## AVAILABLE DATA
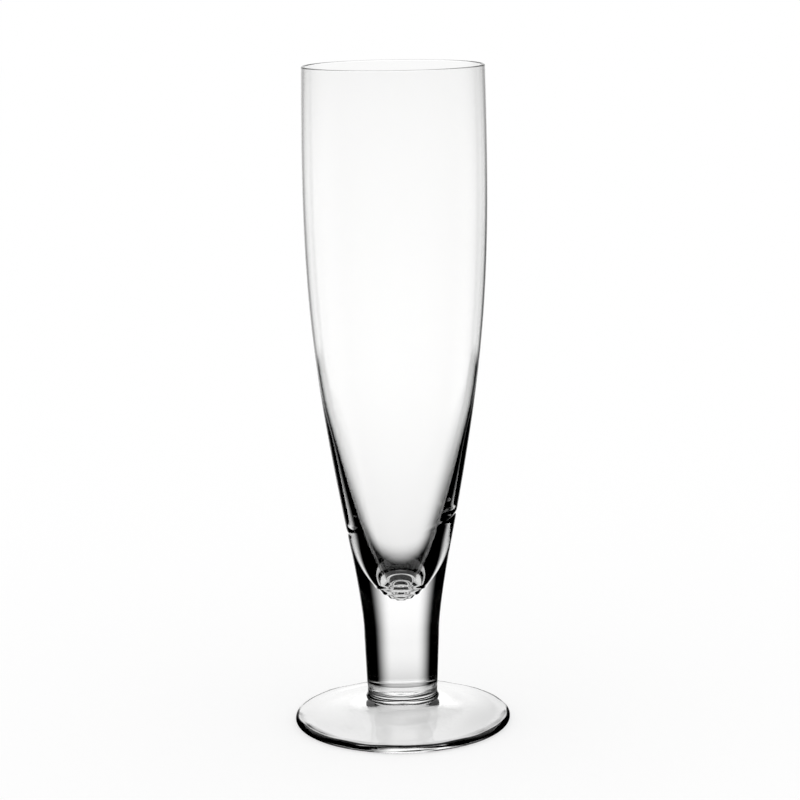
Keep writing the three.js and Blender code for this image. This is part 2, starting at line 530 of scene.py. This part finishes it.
crease_point = np.array([crease_radius, crease_level])
collar_way = np.array([-math.cos(COLLAR_SLOPE), math.sin(COLLAR_SLOPE)])
collar_corner = crease_point + COLLAR_RUN * collar_way
collar_point = np.array([WAIST + COLLAR_REST, crease_level + COLLAR_TOP])
waist_point = np.array([WAIST, (crease_level + weld_level) / 2])
collar = bend_curve(crease_point, collar_corner, collar_point, COLLAR_RINGS)
waist = bend_curve(collar_point, waist_point, base_point, WAIST_RINGS)
side_radius, side_height = sweep(np.vstack([collar, waist[1:]]))
print("collar is", round(float(collar_point[1] - crease_level), 4), "m high")

# %% [markdown]
# Near its top the button carries a fine ring, the mark of the weld between two gathers.
# It is a groove a tenth of a millimetre deep that wavers a little in height, with a bell
# curve across it. It could be a bump map, but then the exported shape would lose it.

# %% Button
WELD_DEPTH = 0.00013
WELD_WIDTH = 0.0003
WELD_DROP = 0.0014
WELD_TILT = 0.00025
WELD_WAVE = 0.00015
WELD_WAVES = 5

weld_tilt = WELD_TILT * np.cos(around)
weld_wave = WELD_WAVE * np.sin(WELD_WAVES * around)
weld_line = weld_level - WELD_DROP + weld_tilt + weld_wave
weld_mark = WELD_DEPTH * np.exp(-((side_height - weld_line) / WELD_WIDTH) ** 2)
button_side = (side_radius - weld_mark, side_height)
crease_height = np.full(DISC_RINGS, crease_level)
crease_disc = sweep(np.column_stack([disc_share * crease_radius, crease_height]))
turn_outline("glass_button", "button", [
    (*crease_disc, 1), (*button_side, 0), (*upside_down(*weld_disc), 1),
])
print("button's waist is", round(2 * float(button_side[0].min()), 4), "m across")

# %% [markdown]
# The foot is a disc that was pressed and spun out. Its underside is a shallow cone with a
# slightly rounded tip, so that only the outer ring touches the table and the glass stands
# steady. Where the cone meets the ring, a small curve takes the corner away.

# %% Underside of the foot
FOOT_RIM_THICKNESS = 0.003
STANDING_RING = 0.0025
HOLLOW_DEPTH = 0.0068
HOLLOW_ROUNDNESS = 1.15
HOLLOW_EDGE = 0.0024
LANDING_SHARE = 0.9
CONE_RINGS = 60
TURN_RINGS = 16

rim_round = FOOT_RIM_THICKNESS / 2
ring_outer = foot_radius - rim_round
ring_inner = ring_outer - STANDING_RING


def hollow_height(radius):
    """Height of the hollow's roof: depth x (1 - (radius / ring radius) to the power of its
    roundness), a cone with a slightly rounded tip."""
    return table_level + HOLLOW_DEPTH * (1 - (radius / ring_inner) ** HOLLOW_ROUNDNESS)


cone_radius = np.linspace(0, ring_inner - HOLLOW_EDGE, CONE_RINGS)
cone = np.column_stack([cone_radius, hollow_height(cone_radius)])
cone_corner = np.array([ring_inner, table_level])
landing = np.array([ring_inner + LANDING_SHARE * STANDING_RING, table_level])
landing_turn = bend_curve(cone[-1], cone_corner, landing, TURN_RINGS)
print("hollow is", round(float(cone[0, 1]), 4), "m deep at the axis")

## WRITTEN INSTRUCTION
Reproduce every line above without error.

## EXERCISE SOLUTION
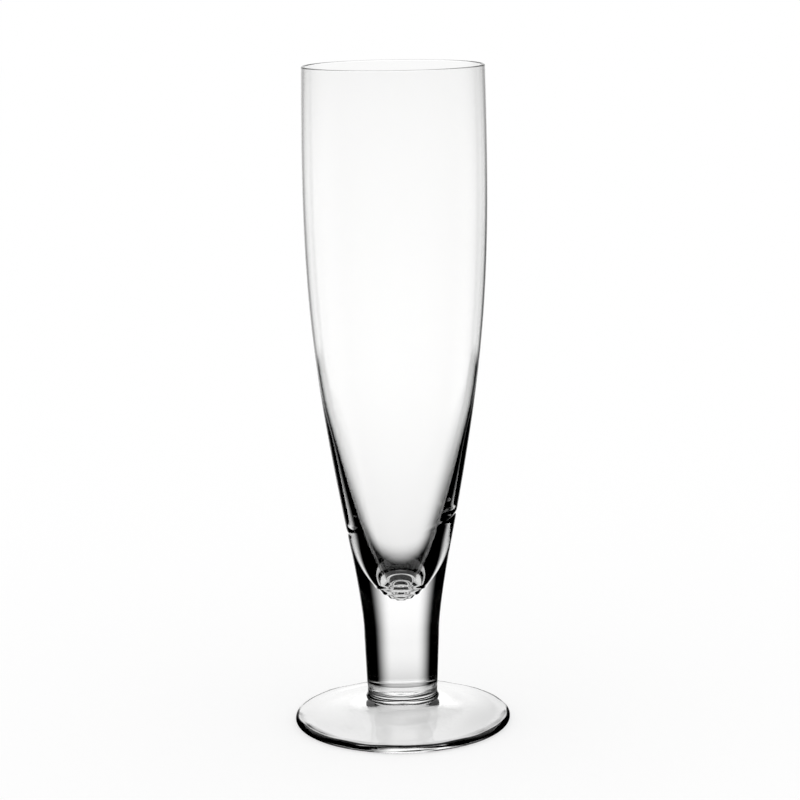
Keep writing the three.js and Blender code for this image. This is part 2, starting at line 530 of scene.py. This part finishes it.
crease_point = np.array([crease_radius, crease_level])
collar_way = np.array([-math.cos(COLLAR_SLOPE), math.sin(COLLAR_SLOPE)])
collar_corner = crease_point + COLLAR_RUN * collar_way
collar_point = np.array([WAIST + COLLAR_REST, crease_level + COLLAR_TOP])
waist_point = np.array([WAIST, (crease_level + weld_level) / 2])
collar = bend_curve(crease_point, collar_corner, collar_point, COLLAR_RINGS)
waist = bend_curve(collar_point, waist_point, base_point, WAIST_RINGS)
side_radius, side_height = sweep(np.vstack([collar, waist[1:]]))
print("collar is", round(float(collar_point[1] - crease_level), 4), "m high")

# %% [markdown]
# Near its top the button carries a fine ring, the mark of the weld between two gathers.
# It is a groove a tenth of a millimetre deep that wavers a little in height, with a bell
# curve across it. It could be a bump map, but then the exported shape would lose it.

# %% Button
WELD_DEPTH = 0.00013
WELD_WIDTH = 0.0003
WELD_DROP = 0.0014
WELD_TILT = 0.00025
WELD_WAVE = 0.00015
WELD_WAVES = 5

weld_tilt = WELD_TILT * np.cos(around)
weld_wave = WELD_WAVE * np.sin(WELD_WAVES * around)
weld_line = weld_level - WELD_DROP + weld_tilt + weld_wave
weld_mark = WELD_DEPTH * np.exp(-((side_height - weld_line) / WELD_WIDTH) ** 2)
button_side = (side_radius - weld_mark, side_height)
crease_height = np.full(DISC_RINGS, crease_level)
crease_disc = sweep(np.column_stack([disc_share * crease_radius, crease_height]))
turn_outline("glass_button", "button", [
    (*crease_disc, 1), (*button_side, 0), (*upside_down(*weld_disc), 1),
])
print("button's waist is", round(2 * float(button_side[0].min()), 4), "m across")

# %% [markdown]
# The foot is a disc that was pressed and spun out. Its underside is a shallow cone with a
# slightly rounded tip, so that only the outer ring touches the table and the glass stands
# steady. Where the cone meets the ring, a small curve takes the corner away.

# %% Underside of the foot
FOOT_RIM_THICKNESS = 0.003
STANDING_RING = 0.0025
HOLLOW_DEPTH = 0.0068
HOLLOW_ROUNDNESS = 1.15
HOLLOW_EDGE = 0.0024
LANDING_SHARE = 0.9
CONE_RINGS = 60
TURN_RINGS = 16

rim_round = FOOT_RIM_THICKNESS / 2
ring_outer = foot_radius - rim_round
ring_inner = ring_outer - STANDING_RING


def hollow_height(radius):
    """Height of the hollow's roof: depth x (1 - (radius / ring radius) to the power of its
    roundness), a cone with a slightly rounded tip."""
    return table_level + HOLLOW_DEPTH * (1 - (radius / ring_inner) ** HOLLOW_ROUNDNESS)


cone_radius = np.linspace(0, ring_inner - HOLLOW_EDGE, CONE_RINGS)
cone = np.column_stack([cone_radius, hollow_height(cone_radius)])
cone_corner = np.array([ring_inner, table_level])
landing = np.array([ring_inner + LANDING_SHARE * STANDING_RING, table_level])
landing_turn = bend_curve(cone[-1], cone_corner, landing, TURN_RINGS)
print("hollow is", round(float(cone[0, 1]), 4), "m deep at the axis")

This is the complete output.